If Common Core opponents are coming to the BluRTFTS meetings to propose a plan to mitigate our teacher shortage by eliminating Common Core and marketing ourselves to the teacher labor pool as the state where teachers don’t have to put up with the soul-crushing tests and bureaucracy, then hand them the mic. Heck, if they can show Governor Daugaard that eliminating Common Core would recruit more teachers without raising pay or taxes, he might seize that distraction.

But if the anti-Common Core crowd is coming to recycle the same old arguments that Common Core is more of Barack Obama’s Mongolia-style socialism, the same esoteric ‘Net-meme propaganda that Team Daugaard and the Legislature have consistently rejected in other meetings, there’s no reason to pitch them at these funding-focused meetings.


13 Responses to Anti-Common Core Activists Eying Blue Ribbon Meetings

  1. Yes, BLURTF is about finding ways to pay good teachers more money. These common cores are going to usurp the purpose of these meetings to yell and shout and throw your usual virtual fruit rinds at the people meeting to talk about BLURTF agendas. The common cores don’t understand and think everything is about their paranoid issues.

  2. Uh oh—Grudz and I kinda agree. The best outcome for these public meetings would be for every teacher, parent, and concerned taxpayer to come to the mic and say, “Pay teachers more.” Anything that distracts from that message at these meetings will be counterproductive.

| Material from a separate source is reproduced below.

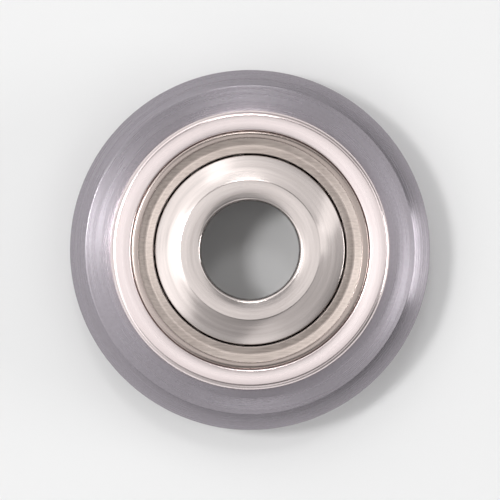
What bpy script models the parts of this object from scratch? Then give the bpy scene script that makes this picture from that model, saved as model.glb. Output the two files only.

    Still, if I were Governor Daugaard, wouldn’t I find some Common Core distraction useful right about now?

  3. I agree. This panel is for finding ways to pay ALL teachers and not a rally for the Tea Party. I’m not really for Common Core and I’ll defer to my wife and Cory on this.

    Good point Cory. I can see Daugaard using this as a diversion from teacher pay.

  4. We have ways to pay ALL teachers, owen. We are already paying ALL teachers. The issue is we need to pay the good ones more.

  5. Well I’ll ask this again Grud. How do you define a good teacher?

  6. Richard Schriever

    Measuring teacher “goodness” is, of course, simply an alternative means of distraction from the actual CORE issue. Grudz has memorized his meme and he’s stickin’ with it. Does that ability to mimic rote rhetoric make him a “good” teacher??

  7. The same way you separate the good ones and the bad ones in any profession, Owen. You measure them, and if they can’t come up with their own way to measure themselves then you put one on them. Teachers are not so special that they cannot be measured against behaviors and objectives. If they were that special they’d be earning lots and lots of money. But apparently they’re not.

    But I, for one, think teachers are smart enough to figure out how to sort themselves out.

  8. In my work if I don’t get a certain amount done I’m in trouble. In most professions it’s clear cut. Teaching is not so clear cut. Over the years most of the parents seemed to like my wife. But there were a few parents over the 35 years that I’m sure weren’t so happy with her. It was the same for my did who taught for years. It’s hard to find a fair rating system.

    I do thank you Grudz for the support though for what the Blue Ribbon panel is trying to do, even though I think its a waste of time because this has been researched over and over again. We know what the problem.

  9. BLURTF has to at least try, Owen, or else it’s like giving up. And if you give up, you have to quit complaining about it and just take it. Ol’ grudz does not want you to give up, Owen.

  10. Donald Pay

    There really was little opposition from the right to Common Core until the billionaires started funding a faux-grassroots campaign about two years ago. These billionaires, of course, saw opposition to Common Core as a way to cripple public schools, so they could push privatization.

    I don’t care if they push their misinformation at these hearings. The hearings aren’t needed to solve the problems they are intended to solve, so bringing up bullshit in a bullshit process seems about right to me. It just takes a little leadership and some priority setting, two things that are seriously lacking in SD state government, to solve the education funding issue.

  11. I don’t want to give up either, but action is needed. Not more studies that are garbage.

    And Donald Pay, you hit the nail on the head. I agree with you

  12. larry kurtz

    66 county seats and 6+ four-year regental universities are neither conservative nor sustainable regardless of the findings of some so-called panel made of bleu cheese.

  13. grudznick, your “pay the good ones” is as much a distraction from meaningful resolution of the shortage crisis as any discussion of common core.